Przeszło ono ekstremalny tuning, który objął praktycznie wszystkie elementy auta - poczynając od karoserii, poprzez silnik, zawieszenie, hamulce na detalach wnętrza skończywszy. Wszystko po to, aby wcielić niecodzienny pomysł niecodziennego własciciela z Kanady – Serge Leger’a.

Chevrolet Camaro wart więcej...

...niż Ferrari czy Lamborghini?

Czemu nie!
Silnik, który wyposażony został w dwa intercoolery dostarcza nieprawdopodobne 1400 KM oraz 1220 Nm momentu obrotowego w sprzężeniu ze skrzynią 4l80e z chłodnicą oleju włącznie. Co na to osławiony Veyron? Stoi w kącie i szlocha...
Auto zostało stworzone z myślą o startach w wyścigach na ćwierć mili (stąd ten charakterystyczny spojler), ale w odróżnieniu od większości rywali jest pojazdem nadającym się do normalnej jazdy, z luksusowym wnętrzem pokrytym czerwoną, włoską skórą, rozsądnymi wzmocnieniami na styl klatki bezpieczeństwa.
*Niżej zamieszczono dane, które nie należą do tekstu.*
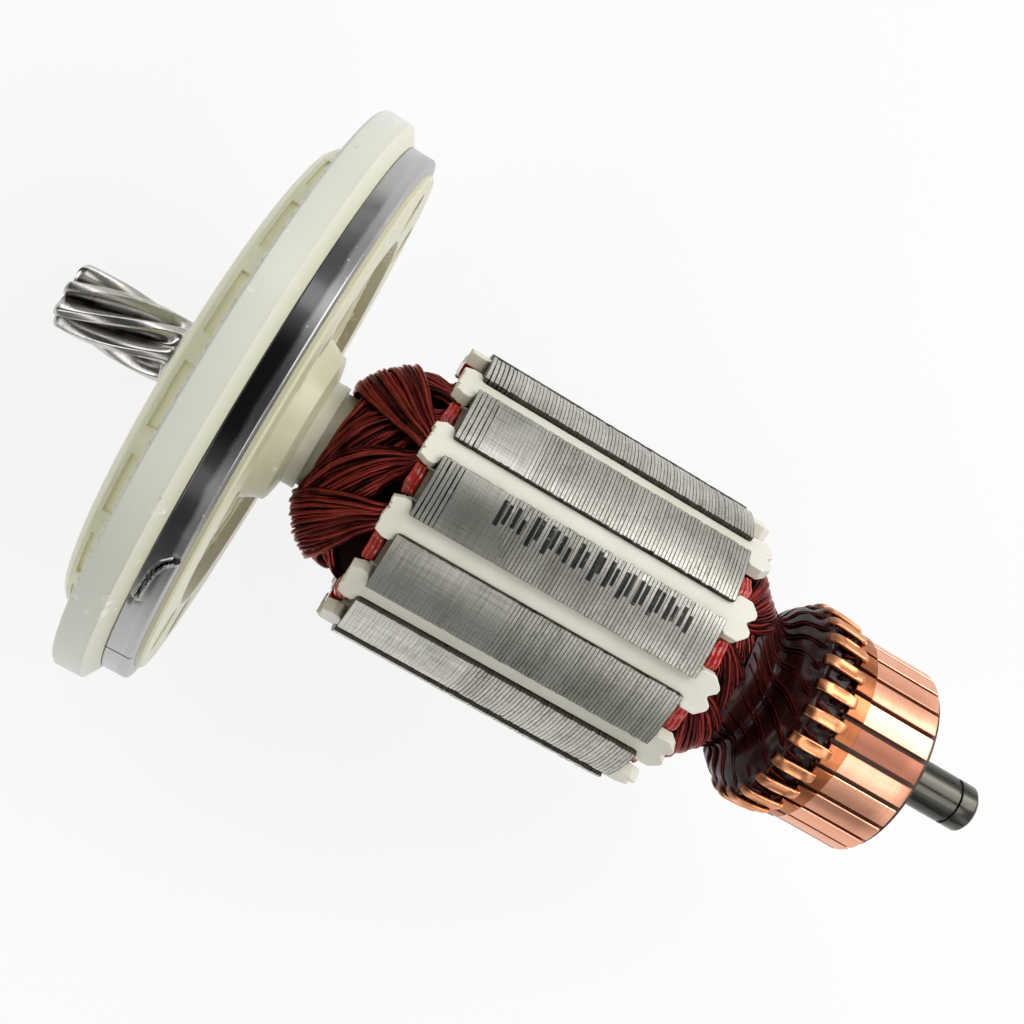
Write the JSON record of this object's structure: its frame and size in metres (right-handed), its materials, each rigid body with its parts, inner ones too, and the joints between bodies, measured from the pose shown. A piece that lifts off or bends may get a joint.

Nie zabrakło nawet znakomitego systemu audio, który rozgościł sie również w bagażniku.
Moc dostarczana przez niemal 1500 KM przenoszona jest na tylne „walce” firmy Strutt o rozmiarze 24x15 cali. Zresztą z przodu też nie mniej spektakularnie, bo 22x10 z gumami Pirelli P Zero. Aby je upchać niezbędne okazało się przerobienie podwozia wraz z modyfikacjami błotników, przy którym wykorzystano m.in. elementy karbonowe. Włókno węglowe posłużyło także na masce i klapie bagażnika.
Pomimo tak ekstremalnych modyfikacji, karoseria wciąż modele seryjne za wyjątkiem przerośniętych felg, olbrzymiego skrzydła, innej atrapy chłodnicy oraz dyskretnego lakieru „czarna wiśnia” z palety PPG z grafitowymi pasami! Co bardziej spostrzegawcze oko dostrzeże jeszcze boczny wydech ukryty w tylnych błotnikach, a także brak świateł obrysowych…
Na modyfikacjach spędzono ponad 3800 roboczych godzin. Przyznacie jednak, że warto było. Efekt końcowy zapiera dech w piersiach.